Alva is a product of the PRI power structure. He grew to prominence through his friendship with the former governor, Ruben Figueroa, whose father was also a PRI governor.

Alva's bubble of protection began to come apart shortly after Calderón entered office in December 2006. The next year, Javier Torres, a Guerrero activist and farmer, filed a complaint in Mexico City accusing Alva of drug trafficking and the 2001 murder of Digna Ochoa, a human rights activist who fought illegal logging.

On Dec. 3 last year, Torres said, soldiers detained him at a checkpoint, tied him up and blindfolded him. Then, he said, they delivered him to several men, who beat him in a grove of mango trees over a period of four days.
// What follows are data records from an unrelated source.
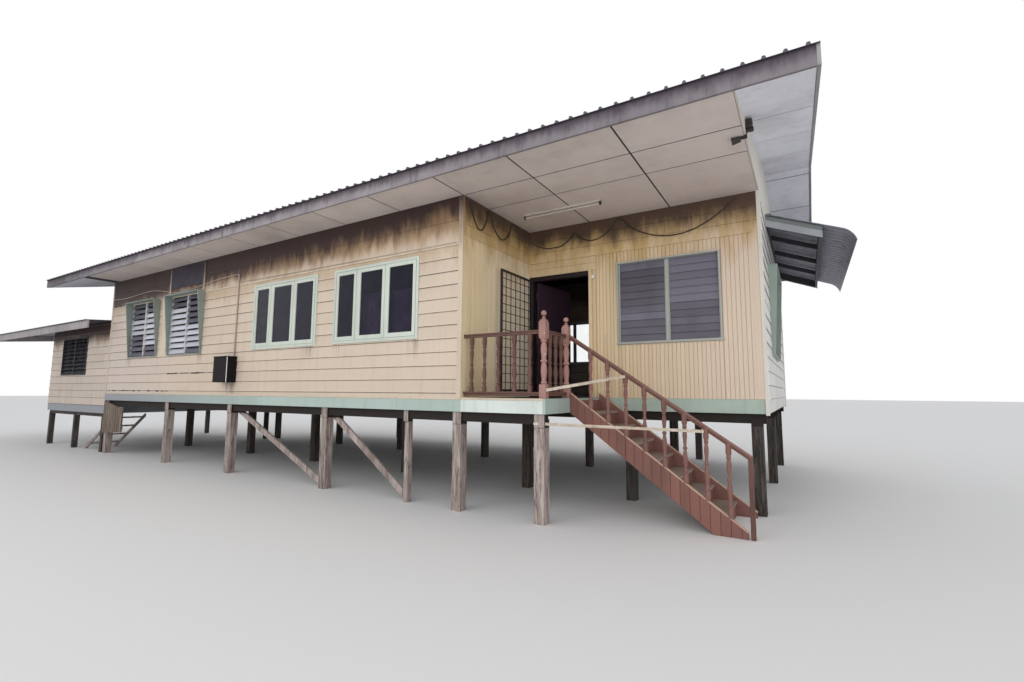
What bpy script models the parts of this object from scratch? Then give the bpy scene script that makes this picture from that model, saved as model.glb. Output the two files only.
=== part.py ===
# Raised timber house: boarded walls on posts, recessed corner porch and stair, ribbed gable roof, side annexe
# X runs along the long wall, Y into the house, Z up. Sizes start at the porch corner of that wall, at the ground
# The finished house is moved so that the centre of the corner post's foot is the origin

import math

import bmesh
import bpy
from mathutils import Matrix, Vector

for old in list(bpy.data.objects):
    bpy.data.objects.remove(old, do_unlink=True)

# Clearances
seat = 0.0003
run_gap = 0.006

# House plan and heights
long_wall = 11.29
porch_length = 3.585
recess = 1.907
house_depth = 7.4
wall = 0.12
floor_top = 1.51
band_height = 0.19
band_board = 0.03
floor_boards = 0.035
ceiling = 4.36
ply = 0.012
deck_length = 1.286

# Roof
roof_slope = 0.215
eave = 0.74
verge_right = 0.675
verge_left = 2.265
eave_under = 4.52
fascia_board = 0.03
fascia_height = 0.19
verge_drop = 0.165
sheet = 0.003
rib_pitch = 0.168
rib_height = 0.024
rib_width = 0.044
drip = 0.03
cap_width = 0.2

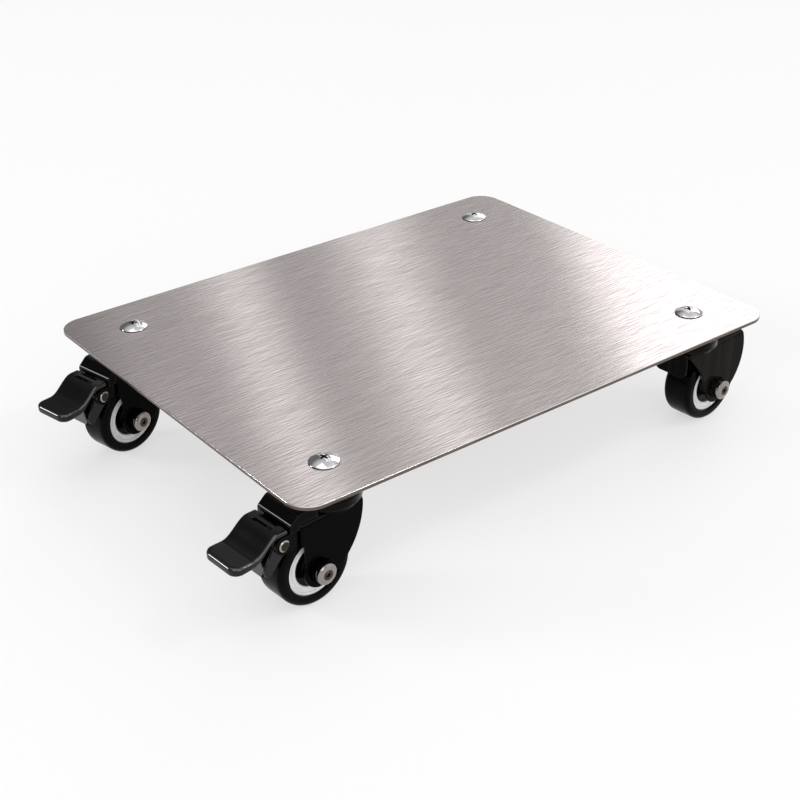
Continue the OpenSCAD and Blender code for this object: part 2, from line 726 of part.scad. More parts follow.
module brake_pedal() {
    cheek_top = pedal_top_z - pedal_t / 2;
    color("#181818") difference() {
        union() {
            intersection() {
                across(pedal_w + 2) pedal_profile();
                translate([0, 0, axle_z]) linear_extrude(-axle_z) pedal_plan();
            }
            for (s = [-1, 1]) translate([0, s * (cheek_out - cheek_t / 2), 0]) {
                across(cheek_t) polygon([
                    [pedal_start, cheek_top],
                    [pedal_slope_start + 4, cheek_top - 1],
                    [brake_pin_x + cheek_r, brake_pin_z],
                    [brake_pin_x - cheek_r * cos(60), brake_pin_z + cheek_r * sin(60)]]);
                translate([brake_pin_x, 0, brake_pin_z]) {
                    rotate([90, 0, 0]) cylinder(h = cheek_t, r = cheek_r, center = true);
                    across(cheek_t) lever_outline();
                }
            }
        }
        translate([brake_pin_x, 0, brake_pin_z]) rotate([90, 0, 0])
            cylinder(h = pedal_w, d = brake_pin_d + 2 * pedal_gap, center = true);
        for (i = [0, 1])
            translate([pedal_start + groove_start + i * groove_pitch, 0, pedal_top_z + 0.5])
                cube([groove_w, groove_len, 2 * groove_depth + 1], center = true);
    }
}

module brake_shoe() {
    nose_bearing = axle_bearing + brake_travel;
    nose_half_w = 2.4;
    strap_root = shoe_r - 1;
    strap_half_w = shoe_half_w - 1;
    color("dimgray") translate([brake_pin_x, 0, brake_pin_z]) rotate([90, 0, 0]) difference() {
        union() {
            cylinder(h = 2 * shoe_half_w, r = shoe_r, center = true);
            intersection() {
                cylinder(h = 2 * shoe_half_w, r = shoe_nose_r, center = true);
                rotate([0, 0, nose_bearing]) translate([0, -nose_half_w, -shoe_half_w])
                    cube([2 * shoe_nose_r, 2 * nose_half_w, 2 * shoe_half_w]);
            }
            rotate([0, 0, -lever_fall]) translate([strap_root, -strap_t / 2, -strap_half_w])
                cube([lever_len + strap_past - strap_root, strap_t, 2 * strap_half_w]);
        }
        cylinder(h = 2 * shoe_half_w + 2, d = brake_pin_d + 2 * pedal_gap, center = true);
    }
}

module brake_spring() {
    spring_half_w = 0.6 * shoe_half_w;
    root_x = 22;
    top = crown_bottom - bracket_t;
    bend_x = brake_pin_x - shoe_r - 3.4;
    end_x = brake_pin_x - shoe_r - spring_gap - spring_t;
    color("silver") across(2 * spring_half_w) polygon([
        [root_x, top],
        [bend_x + spring_t / 2, top],
        [end_x + spring_t, brake_pin_z + 1],
        [end_x + spring_t, brake_pin_z - 1],
        [end_x, brake_pin_z - 1],
        [end_x, brake_pin_z + 1],
        [bend_x, top - spring_t],
        [root_x, top - spring_t]]);
}

deck_plate();
deck_screws();

for (i = [0:3]) {
    name = CASTERS[i];
    at_caster(i) king_rivet();
    at_caster(i) upper_race();
    at_caster(i) swivel_balls();
    at_caster(i) lower_cup();
    at_caster(i) {
        if (i < 2) fork(braked_outline(), false);
        else fork(plain_outline(), true);
    }
    at_caster(i) axle_bolt(head_side[i]);
    at_caster(i) axle_nut(head_side[i]);
    at_caster(i) axle_sleeve();
    at_caster(i) bearing_rings();
    at_caster(i) wheel_core();
    at_caster(i) tyre();
    at_caster(i) hub_covers();
}

for (i = [0:1]) {
    name = BRAKED[i];
    at_caster(i) brake_bracket();
    at_caster(i) brake_pin();
    at_caster(i) brake_pedal();
    at_caster(i) brake_shoe();
    at_caster(i) brake_spring();
}
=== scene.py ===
import json
from math import acos, asin, atan2, ceil, cos, degrees, hypot, pi, radians, sin, sqrt, tan

import bmesh
import bpy
from mathutils import Matrix, Vector
from mathutils.geometry import delaunay_2d_cdt


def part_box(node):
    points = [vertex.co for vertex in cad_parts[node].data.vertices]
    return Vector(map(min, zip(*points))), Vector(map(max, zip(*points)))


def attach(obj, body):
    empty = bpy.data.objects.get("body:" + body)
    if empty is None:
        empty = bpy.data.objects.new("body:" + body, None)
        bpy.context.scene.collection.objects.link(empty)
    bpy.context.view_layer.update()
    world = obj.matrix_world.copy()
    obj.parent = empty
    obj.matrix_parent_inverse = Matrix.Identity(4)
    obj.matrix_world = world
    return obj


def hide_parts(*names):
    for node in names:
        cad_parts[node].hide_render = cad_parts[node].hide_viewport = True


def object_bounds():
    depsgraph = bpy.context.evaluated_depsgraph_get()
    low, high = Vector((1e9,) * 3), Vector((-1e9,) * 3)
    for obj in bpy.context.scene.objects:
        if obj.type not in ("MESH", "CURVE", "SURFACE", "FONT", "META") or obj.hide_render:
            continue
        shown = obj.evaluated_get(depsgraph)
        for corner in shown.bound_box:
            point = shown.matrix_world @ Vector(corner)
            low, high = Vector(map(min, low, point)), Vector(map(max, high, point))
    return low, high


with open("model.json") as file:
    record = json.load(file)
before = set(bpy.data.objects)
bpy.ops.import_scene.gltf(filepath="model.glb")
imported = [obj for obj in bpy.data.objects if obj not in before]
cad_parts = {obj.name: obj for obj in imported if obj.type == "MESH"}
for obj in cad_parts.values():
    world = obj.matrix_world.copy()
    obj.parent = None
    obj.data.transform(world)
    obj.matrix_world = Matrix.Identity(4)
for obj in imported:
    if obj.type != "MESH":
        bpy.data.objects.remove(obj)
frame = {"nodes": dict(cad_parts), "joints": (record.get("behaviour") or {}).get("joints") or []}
cad_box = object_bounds()

# Shapes are drawn in millimetres in a caster's own frame: X trails, Y runs along the axle, Z is up.
# Sizes in capitals are the part's own. The small plain numbers in the profiles round or bevel an edge.
MM = 0.001
CASTERS = ("front", "left", "right", "back")
BRAKED = ("front", "left")
JOINTS = {joint["name"]: joint for joint in frame["joints"]}

# Deck and its screws
DECK_CORNER_R = 15.0
DECK_ARRIS_R = 0.4
SCREW_R = 4.0
SCREW_LEN = 20.0
SCREW_HOLE_R = 4.25
SCREW_HEAD_R = 8.8
SCREW_HEAD_H = 3.2
RECESS_SPAN = 5.6
RECESS_ARM = 1.5
RECESS_DEPTH = 1.8
RECESS_TIP_R = 0.2
RECESS_INNER_R = 0.15
# Scale of the recess's outline just above the head and at its bottom
RECESS_MOUTH = 1.12
RECESS_FLOOR = 0.62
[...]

"They kept asking me why I pressed charges against Rogaciano," Torres said in an interview at his home in La Morena, a river village three hours outside Petatlan.

Torres said he escaped into the mountains while the men were dozing. He filed complaints with several human rights organizations, and the case is under investigation by Mexico's National Human Rights Commission and local authorities.

Authorities said they think Alva is in hiding somewhere in Guerrero and running his narcotics business. Many residents think he could not remain at large without protection.

"If he were alone, he couldn't do anything," said Salinas, the state police commander. "But he has his people. He has people everywhere."